GIVEN EXERCISE - All of the data needs to be repeated exactly.

DATA -
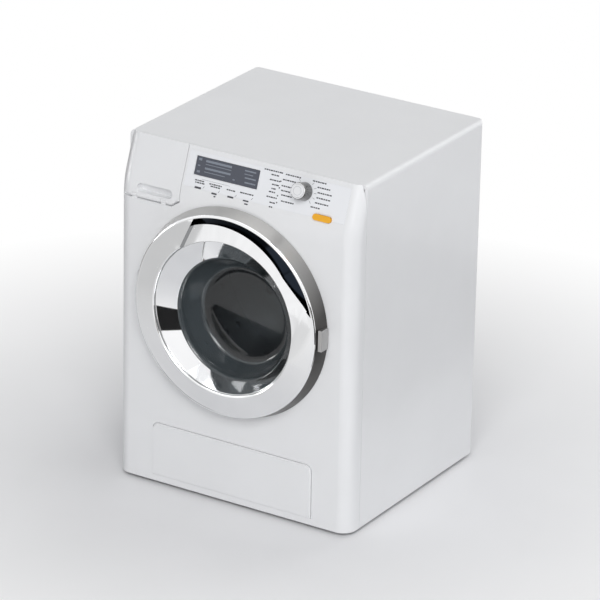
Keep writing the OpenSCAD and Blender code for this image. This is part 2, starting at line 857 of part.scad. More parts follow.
module bowl_space(t) {
    hull() {
        translate([0, bowl_drop, bowl_seat + (t > 0 ? 0.2 : 0)])
            cylinder(r = bowl_r - 0.6 + t, h = eps, $fn = 64);
        translate([0, bowl_drop + bottom_drop * 0.5, bowl_depth * 0.55])
            cylinder(r = bowl_r - 5 + t * 0.8, h = eps, $fn = 64);
        translate([0, bowl_drop + bottom_drop * 0.9, bowl_depth - 1.6 + t * 0.7])
            cylinder(r = bowl_bottom_r + 2.2 + t * 0.5, h = eps, $fn = 64);
        translate([0, bowl_drop + bottom_drop, bowl_depth + t])
            cylinder(r = bowl_bottom_r, h = eps, $fn = 64);
    }
}

back_r = ring_r - ring_wall - 0.9;
arm_h = 2.8;

// Inner ring that closes the door from behind and clamps the bowl
module door_back() {
    color([0.9, 0.9, 0.91])
    at_door() difference() {
        union() {
            translate([0, 0, -2.4]) cylinder(r = back_r, h = 2);
            translate([0, bowl_drop, -0.5]) cylinder(r = bowl_r + 6, h = 5.5);
            // knuckle and its arm
            translate([hinge_x, -knuckle_h / 2, hinge_y - front_y]) rotate([-90, 0, 0])
                cylinder(r = knuckle_r, h = knuckle_h);
            translate([hinge_x, -knuckle_h / 2, hinge_y - front_y - 1.2]) cube([9, knuckle_h, arm_h]);
        }
        // passage of the bowl, with a seat for its flange
        translate([0, bowl_drop, -3]) cylinder(r = bowl_r + 1.8, h = 9);
        translate([0, bowl_drop, -3]) cylinder(r = bowl_r + 3, h = 3 + 0.1);
        for (s = [-1, 1]) translate([hinge_x - 3.4, s > 0 ? knuckle_h / 2 :
            -knuckle_h / 2 - lug_h - 1.4, -8])
            cube([3.4 + knuckle_r + 0.8, lug_h + 1.4, 12]);
        translate([hinge_x, -knuckle_h, hinge_y - front_y]) rotate([-90, 0, 0])
            cylinder(r = pin_r + run_gap, h = 2 * knuckle_h);
    }
}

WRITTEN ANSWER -
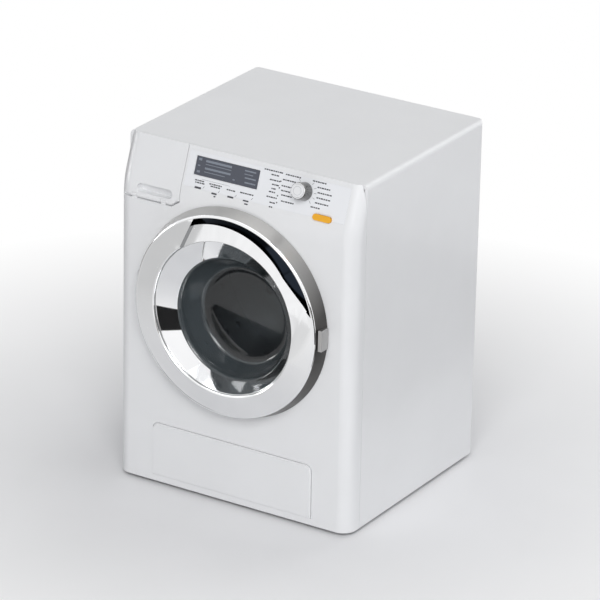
Keep writing the OpenSCAD and Blender code for this image. This is part 2, starting at line 857 of part.scad. More parts follow.
module bowl_space(t) {
    hull() {
        translate([0, bowl_drop, bowl_seat + (t > 0 ? 0.2 : 0)])
            cylinder(r = bowl_r - 0.6 + t, h = eps, $fn = 64);
        translate([0, bowl_drop + bottom_drop * 0.5, bowl_depth * 0.55])
            cylinder(r = bowl_r - 5 + t * 0.8, h = eps, $fn = 64);
        translate([0, bowl_drop + bottom_drop * 0.9, bowl_depth - 1.6 + t * 0.7])
            cylinder(r = bowl_bottom_r + 2.2 + t * 0.5, h = eps, $fn = 64);
        translate([0, bowl_drop + bottom_drop, bowl_depth + t])
            cylinder(r = bowl_bottom_r, h = eps, $fn = 64);
    }
}

back_r = ring_r - ring_wall - 0.9;
arm_h = 2.8;

// Inner ring that closes the door from behind and clamps the bowl
module door_back() {
    color([0.9, 0.9, 0.91])
    at_door() difference() {
        union() {
            translate([0, 0, -2.4]) cylinder(r = back_r, h = 2);
            translate([0, bowl_drop, -0.5]) cylinder(r = bowl_r + 6, h = 5.5);
            // knuckle and its arm
            translate([hinge_x, -knuckle_h / 2, hinge_y - front_y]) rotate([-90, 0, 0])
                cylinder(r = knuckle_r, h = knuckle_h);
            translate([hinge_x, -knuckle_h / 2, hinge_y - front_y - 1.2]) cube([9, knuckle_h, arm_h]);
        }
        // passage of the bowl, with a seat for its flange
        translate([0, bowl_drop, -3]) cylinder(r = bowl_r + 1.8, h = 9);
        translate([0, bowl_drop, -3]) cylinder(r = bowl_r + 3, h = 3 + 0.1);
        for (s = [-1, 1]) translate([hinge_x - 3.4, s > 0 ? knuckle_h / 2 :
            -knuckle_h / 2 - lug_h - 1.4, -8])
            cube([3.4 + knuckle_r + 0.8, lug_h + 1.4, 12]);
        translate([hinge_x, -knuckle_h, hinge_y - front_y]) rotate([-90, 0, 0])
            cylinder(r = pin_r + run_gap, h = 2 * knuckle_h);
    }
}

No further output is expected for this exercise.